Fermion scattering in a Bose-Einstein condensate

TL;DR

This paper develops formulas for fermion propagators and rates in a Bose-Einstein condensate background, revealing unique kinematic features like zero group velocity modes, with applications in dark matter and cosmic-ray physics.

Contribution

It extends previous work by providing explicit fermion spinor and propagator formulas in a BE background, enabling process rate calculations and higher order corrections.

Findings

Derived concise formulas for fermion propagators in BE condensate.

Identified helicity-dependent dispersion relations with zero group velocity modes.

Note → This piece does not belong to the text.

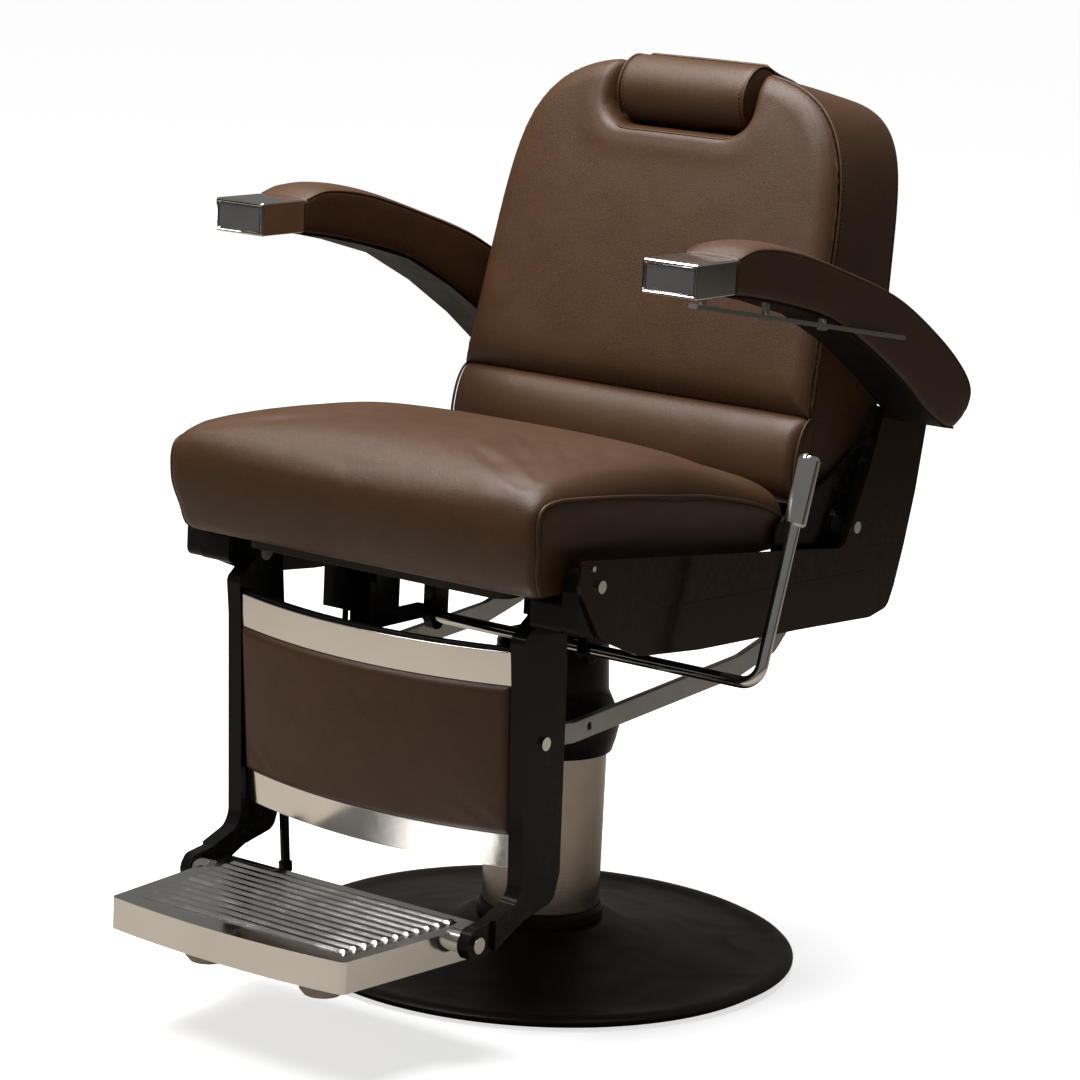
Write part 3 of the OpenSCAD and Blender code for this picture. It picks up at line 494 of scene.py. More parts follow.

Calculated scattering rates showing Van Hove singularities in the density of states.

Abstract

In a recent work, we considered the propagation of fermions in the background of a scalar Bose-Einstein (BE) condensate. Using some illustrative Yukawa-type coupling models between the fermions and the scalar fields, we determined the dispersion relations of the fermions and the scalar modes in various models. To complement that work, here we consider the corresponding fermion spinors and propagators, which are required for the calculation of rates of processes involving the fermions, as well as the thermal, and/or higher order, corrections to such rates. We obtain and present here concise formulas which are useful for those applications. As an application and for illustrative purposes we specifically calculate the rate for a generic fermion (which we denote by $\chi$) with the fermions in the BE background, using commonly used models for the fermion interactions. Due to the fact that the background fermion dispersion relations are helicity dependent, the kinematics have some unique and non-standard features. For example, at a particular value of the momentum one of the fermion modes has zero group velocity, which leads to a singularity in the scattering rate of the type of the Van Hove singularity in the density of states of some condensed matter systems. The results of the framework presented here, besides their merit in their own right, can be useful in specific contexts and applications, such as cosmic-ray electron cooling through dark matter-electron scattering, and similar ones involving neutrino and/or electron propagation in a scalar Dark Matter background.